In the second step it is used a particular function able to identify the homogeneous areas of an image and to provide some characteristics of those areas, such as: surface, position of the centre of gravity, eccentricity etc. Calculating the differences of two successive frames it is then possible to follow a determinate area, looking for it among those with comparable area that have not undergone a displacement exceeding a determinate preset limit. When the algorithm identifies the same area in two successive frames, it updates the displacement matrix in all the points that belong to the considered area summing the detected displacement to it; besides, it updates a counter matrix that keeps track of how many samples were summed in each pixel. What is obtained at the end of this process is then a matrix that contains the average displacement vectors. Besides, it was highlighted that the measured displacements are those of fibre flakes that do not directly coincide with the speed vectors of the air flow, even if the two fields are strictly related.
An efficient air transport system
Once validated the mathematical model and made some detail modifications to the plant, they positioned some sensors, which operate inside a “closed loop” system and which supply in real time:
– number of revolutions of the fibre launch fan;
– current absorbed by the fan;
– air pressure at the fan output;
– air pressure before the transparent tube length;
– air speed;
– air flow rate.
Under the transparent tube they have installed a camera connected with a computer where were stored also the data of the sensors acquired through purposely developed software. Kentec has provided for processing specific software that analyses the dispersion of the flakes in the air, correlating it with the pressure, speed and flow rate data read inside the tubes. It was initially possible to assess that fibres are not absolutely altered or damaged by the use of air flows for their transport to utilities. The relative facility of generating such flows and the perfect compatibility with the fibrous matter certainly make air an excellent means for the fibre transport. Besides, the air current tends to further open fibres and to separate eventual fibrous clusters formed in the preparation phase. If the development of tubes is not extremely short, the air tends also to distribute the fibres homogeneously inside the available volume, in this way the fibre accumulation in loading silos occurs uniformly along the whole working height, thus favouring the implementation of a qualitatively higher product. The software can then calculate the homogeneousness of the fibres-air mix and it can know the surrounding conditions that have generated such distribution of flakes. This control system proved therefore to be able to determine the correct fan speed automatically, intervening on the inverter that controls it, optimizing its energy consumption, irrespective of the tube layout and of the variation of the quantity of incoming fibres. Using various fibres, from cotton to wood and to synthetic fibres, alone or mixed together, they made tests at various rotation rates of the fan motor, to determine the different behaviour of the fibres in the air flow, the influence exerted by the various materials on the efficiency of the transport with air and also the ideal speeds of the air-fibre fluid. The acquired data were afterwards analysed and assessed in order to identify what are the ideal parameters that grant, besides the good transport quality, the highest energy efficiency. The information collected in the whole experimentation campaign were used to form an important data library supporting the effectiveness of the developed system.

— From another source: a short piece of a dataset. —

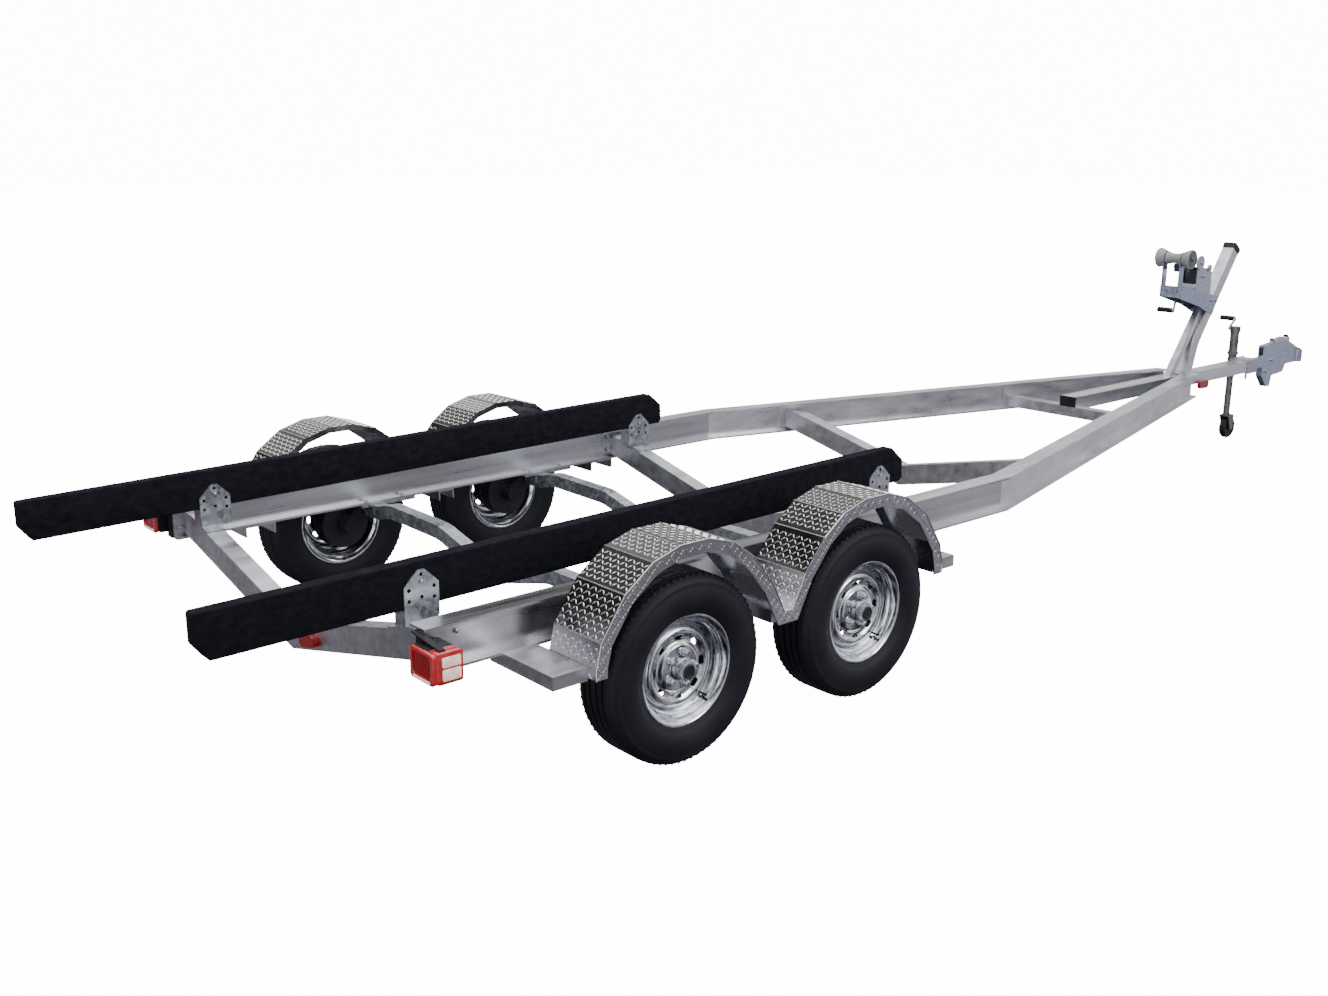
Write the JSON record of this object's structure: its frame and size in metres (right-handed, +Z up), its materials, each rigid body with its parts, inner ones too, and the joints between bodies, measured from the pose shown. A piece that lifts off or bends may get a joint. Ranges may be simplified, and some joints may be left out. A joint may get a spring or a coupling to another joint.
{
  "type": "boat trailer",
  "caption": "Tandem-axle aluminium boat trailer with I-beam rails converging to a tongue, carpeted bunks, fenders, bow roller, winch post and swing-up jack.",
  "frame": {"origin": "on the ground, under the middle of the trailer's overall box", "axes": "+X forward to the coupler, +Y to the trailer's left, +Z up"},
  "size_m": [8.459, 2.59, 1.3784],
  "materials": {
    "frame_aluminium": "mill-finish extruded aluminium",
    "tread_plate": "polished raised-pattern plate",
    "galvanised": "hot-dip galvanised, dull",
    "zinc": "bright zinc plate",
    "wheel_silver": "silver wheel paint",
    "drum_iron": "dark painted cast iron",
    "carpet": "dark pile carpet",
    "tyre_rubber": "worn matt black",
    "grey_rubber": "moulded grey rubber",
    "black_plastic": "moulded black",
    "red_lens": "ribbed red lens",
    "strap": "woven winch strap"
  },
  "bodies": {
    "chassis": {"rail_left": "frame_aluminium", "rail_right": "frame_aluminium", "crossmember_rear": "frame_aluminium", "crossmember_middle": "frame_aluminium", "crossmember_drop": "frame_aluminium", "crossmembers_front": "frame_aluminium", "tongue_tube": "frame_aluminium", "end_caps": "black_plastic", "axles": "galvanised", "torsion_arms": "galvanised", "fenders": "tread_plate", "fender_outriggers": "frame_aluminium", "bunks": "carpet", "bunk_brackets": "galvanised", "tail_lamps": "red_lens", "lamp_brackets": "black_plastic", "marker_lamps": "red_lens", "mast": "frame_aluminium", "mast_brace": "frame_aluminium", "winch_carriage": "galvanised", "winch_frame": "zinc", "winch_drum": "strap", "winch_crank": "zinc", "jack_clamp": "galvanised", "coupler_sleeve": "galvanised", "coupler_body": "galvanised", "coupler_latch": "zinc"},
    "wheel_rear_left": {"wheel_rim_rear_left": "wheel_silver", "tyre_rear_left": "tyre_rubber", "hub_rear_left": "drum_iron"},
    "wheel_rear_right": {"wheel_rim_rear_right": "wheel_silver", "tyre_rear_right": "tyre_rubber", "hub_rear_right": "drum_iron"},
    "wheel_front_left": {"wheel_rim_front_left": "wheel_silver", "tyre_front_left": "tyre_rubber", "hub_front_left": "drum_iron"},
    "wheel_front_right": {"wheel_rim_front_right": "wheel_silver", "tyre_front_right": "tyre_rubber", "hub_front_right": "drum_iron"},
    "jack_outer": {"jack_tube": "zinc", "jack_crank": "zinc"},
    "jack_inner": {"jack_leg": "zinc"},
    "jack_caster": {"jack_fork": "zinc"},
    "jack_caster_wheel": {"jack_wheel": "black_plastic"},
    "bow_roller": {"bow_roller": "grey_rubber"}
  },
  "joints": [
    {"name": "rear_left_wheel_spin", "type": "hinge", "parent": "chassis", "child": "wheel_rear_left", "pos_m": [-2.7665, 1.182, 0.332], "axis": [0, 1, 0], "continuous": true},
    {"name": "rear_right_wheel_spin", "type": "hinge", "parent": "chassis", "child": "wheel_rear_right", "pos_m": [-2.7665, -1.182, 0.332], "axis": [0, 1, 0], "continuous": true},
    {"name": "front_left_wheel_spin", "type": "hinge", "parent": "chassis", "child": "wheel_front_left", "pos_m": [-1.8775, 1.182, 0.332], "axis": [0, 1, 0], "continuous": true},
    {"name": "front_right_wheel_spin", "type": "hinge", "parent": "chassis", "child": "wheel_front_right", "pos_m": [-1.8775, -1.182, 0.332], "axis": [0, 1, 0], "continuous": true},
    {"name": "jack_swing", "type": "hinge", "parent": "chassis", "child": "jack_outer", "pos_m": [3.5235, 0.1, 0.538], "axis": [0, 1, 0], "range_deg": [0, 90]},
    {"name": "jack_extend", "type": "slide", "parent": "jack_outer", "child": "jack_inner", "axis": [0, 0, 1], "range_m": [-0.08, 0.15]},
    {"name": "jack_caster_swivel", "type": "hinge", "parent": "jack_inner", "child": "jack_caster", "pos_m": [3.5235, 0.132, 0.166], "axis": [0, 0, 1], "continuous": true},
    {"name": "jack_wheel_spin", "type": "hinge", "parent": "jack_caster", "child": "jack_caster_wheel", "pos_m": [3.5535, 0.132, 0.076], "axis": [0, 1, 0], "continuous": true},
    {"name": "bow_roller_spin", "type": "hinge", "parent": "chassis", "child": "bow_roller", "pos_m": [2.4015, 0, 1.312], "axis": [0, 1, 0], "continuous": true}
  ]
}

An unexpected result, but very important of the research, consisted in assessing that the fibre density is not the prevailing characteristic concerning the efficiency of the transport mechanism. It was generally wrongly assumed that: the minor is the density of the fibrous mass the more efficiently it can be transported. Analyzing the collected data it was demonstrated that the most complex mechanisms are involved in the fibre transport in air and primary roles are played by factors like: fibre/air friction coefficient, the variations of the surface tension and the mechanical bind among fibres themselves. It was in fact verified that if the “mechanical structure” and the network strength was less strong, it was easier for the suction fan to separate (or to suck) the flakes into single fibres, making the transport easier and more efficient.
Finally, they drew up some guidelines on how the process parameters of the preparation and distribution line influence the quality of the transport of fibres themselves. These guidelines are useful to obtain the highest efficiency of the plant, without having to execute a high volume of tests and setups. It is clear that such “rules” are of general character and that the effective “fine-tuning” will be necessarily carried out on the plant.
The research carried out has highlighted how to provide the knowledge and the technical-scientific means, needed for a correct design and management of plants, leads to optimize the energy resources for a rational energy use. Obviously, there will be the double advantage of a much more efficient fibre transport and an energy saving that will significantly influence production costs.